Saturday, April 22, 2006

LAWYERS ARE JERKS- The genesis of new pick-up lines!

OK, so this week I have been doing the batchelor thing. Since I don't have my normal household obligations, I took the opportunity to go to my office's happy hour on Thursday. Before this week, I had never been to the office happy hour. Accordingly, most people at work have not seen an appearance by my party alter-ego. But this story is not about me. It is about a friend of mine and his encounter with a colleage that didn't go so well. The funny thing is, we realized that when chatting up chicks in a bar, tone is everything...

So there we were, a bunch of municipal employees sitting at a long table on the outside deck of a local bar, enjoying $0.50 beer at a "summer deck opening" party. There were about 10 government lawyers, a couple of private practice lawyers, and some staff people. It was a fine group, and it was fun to see everyone socially.

Seated two chairs away from me was my buddy, whom we will call "Timmy". Timmy is a fine criminal defense attorney, and is fun to party with. After about an hour of drinking, a girl came around the corner and approached our table. She was about 5'8", really fit, wearing a micro-miniskirt, a tank top, tastefully done hair down to her waist, and 4" heels. She was, how you say? HOT. I was turned so that I could see her. She smiled, tossed her head back and said "Hey, Matt!" I was a little freaked out, first because she knew my name and second because I clearly was not recognizing someone that I should recognize. After about ten seconds it dawned on me who she was.

See, we get to see this girl at work from time to time. She has frequent interaction with the public, does a bunch of public speaking, and her employer requires her to wear a pretty strict uniform and to keep her hair up while she drives up and down the road meeting customers. I didn't recognize her in her "civilian" clothes, not to mention her "civilian" hair-do and makeup. Like I said, I figured it out in a few seconds.

Timmy didn't see her coming. She walked up to our table and stood between where I was sitting and where Timmy was sitting. Timmy was talking to someone across the table, when this girl tapped him on the shoulder and said: "Hey man, why did you appeal that case today?" Timmy rolled his head around, eyes down, and looked her up from her feet to her face. OK, here's the part about the lawyers being jerks....

In his "professional distance" voice, Timmy says: "Who are you, and why are you talking to me?" He used the same tone that King Edward the Longshanks used in Braveheart when he said "Who is this person who speaks to me as if I needed his advice?" right before throwing his son's gay lover out the window. I nearly spit out my entire beer. There was an entirely too-long moment of silence before three of us at once said her last name to Timmy. It still didn't process. I think he was in awe of her hot.
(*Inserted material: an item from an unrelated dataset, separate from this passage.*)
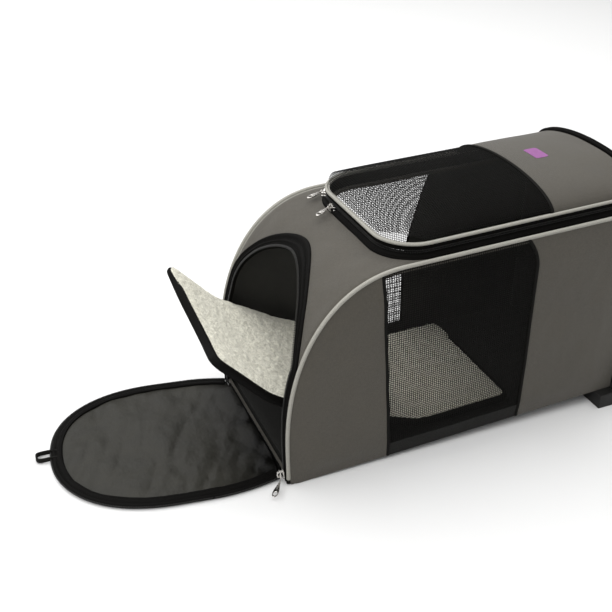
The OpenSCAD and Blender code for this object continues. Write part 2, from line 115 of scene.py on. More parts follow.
def build(name, verts, faces, body, materials, place=bag, which=None, uvs=None,
          crisp=50, replaces=()):
    """A mesh piece from millimetre points. which is each face's material."""
    mesh = bpy.data.meshes.new(name)
    mesh.from_pydata([place(v) for v in verts], [], faces)
    for m in materials:
        mesh.materials.append(m)
    if which is not None:
        mesh.polygons.foreach_set("material_index", which)
    if uvs is not None:
        layer = mesh.uv_layers.new(name="cut")
        flat = np.array([uvs[i] for f in faces for i in f], dtype=np.float32)
        layer.data.foreach_set("uv", (flat / 1000).ravel())
    mesh.polygons.foreach_set("use_smooth", [True] * len(mesh.polygons))
    mesh.validate()
    work = bmesh.new()
    work.from_mesh(mesh)
    bmesh.ops.recalc_face_normals(work, faces=work.faces)
    work.to_mesh(mesh)
    work.free()
    mesh.set_sharp_from_angle(angle=math.radians(crisp))
    obj = bpy.data.objects.new(name + "_made" if name in CAD_NAMES else name, mesh)
    bpy.context.scene.collection.objects.link(obj)
    if body:
        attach(obj, body)
    if replaces:
        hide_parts(*replaces)
    return obj


def join_parts(parts):
    """Several (verts, faces, uvs, which) made one, with the indexes moved on."""
    verts, faces, uvs, which = [], [], [], []
    for v, f, u, w in parts:
        n = len(verts)
        verts += v
        faces += [tuple(i + n for i in q) for q in f]
        uvs += u
        which += w
    return verts, faces, uvs, which


def resample(points, step, closed=False):
    """Evenly spaced points along a 2-D line."""
    pts = [np.array(p, float) for p in points]
    if closed:
        pts = pts + [pts[0]]
    run = [0.0]
    for a, b in zip(pts, pts[1:]):
        run.append(run[-1] + float(np.linalg.norm(b - a)))
    n = max(1, round(run[-1] / step))
    want = np.linspace(0, run[-1], n + 1)
    out = np.stack([np.interp(want, run, [p[k] for p in pts])
                    for k in range(len(pts[0]))], 1)
    return out[:-1] if closed else out


def inside(poly, pts):
    """Which of the points lie in the closed 2-D outline."""
    x, y = pts[:, 0], pts[:, 1]
    hit = np.zeros(len(pts), bool)
    a = np.asarray(poly)
    b = np.roll(a, -1, 0)
    for (x1, y1), (x2, y2) in zip(a, b):
        if y1 == y2:
            continue
        cross = ((y1 > y) != (y2 > y)) & (x < (x2 - x1) * (y - y1) / (y2 - y1) + x1)
        hit ^= cross
    return hit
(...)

Anyway, she didn't stay with our group. (Imagine that!) I think she might have been offended. I was half-lit and it was one of those "correct timing" situations and I was laughing so hard at him that I was crying. We all got a good laugh at the situation. We all agreed that, unfortunately for us, Timmy's reaction is engrained into all of us because it has to be. Then we turned the conversation to how to improve on the delivery of that line.

I have been out of the pick-up business for a while, but I am still a student and apparently I have a new role as a sought-after "wingman". After everyone calmed down, I proposed that the very same line that had offended our friend could be turned around to work out as a great pick-up line. We worked it about ten different ways and reached some consensus that it was possible. We tried it out on a couple of strangers. It will take some work, but we will make it work. I have made derogatory nicknames into gateways for beautiful, successful relationships. I am sure that we can make this one work, too.

I'll try for more fun or substance later. Comment if you care to, and peace.

MATT

4 Comments:

Blogger MedicChris said...

Hot chicks in a lawyer's office? What ARE the odds? I'm waiting for an office-based "DJ Matt" incident. Helloooooo Oranjestaaaaad!!

24 April, 2006 06:58  
Blogger DTXMATT12 said...

CHRIS:

Yeah, I don't think that DJ Matt will be showing up at any office parties. While I will admit that the fact I was offered a job as a "professional partier" in Oranjestad (and this remains prominently on my resume), professional standards can even keep a lid on me. Oh, who am I kidding? I went out on Friday too! Thanks for checking in.

MATT

25 April, 2006 22:15  
Blogger Stacey said...

Oh my gosh. Wow. hahaha.

28 April, 2006 14:57  
Blogger Potsy said...

I was present when he was offered the job of pro partier.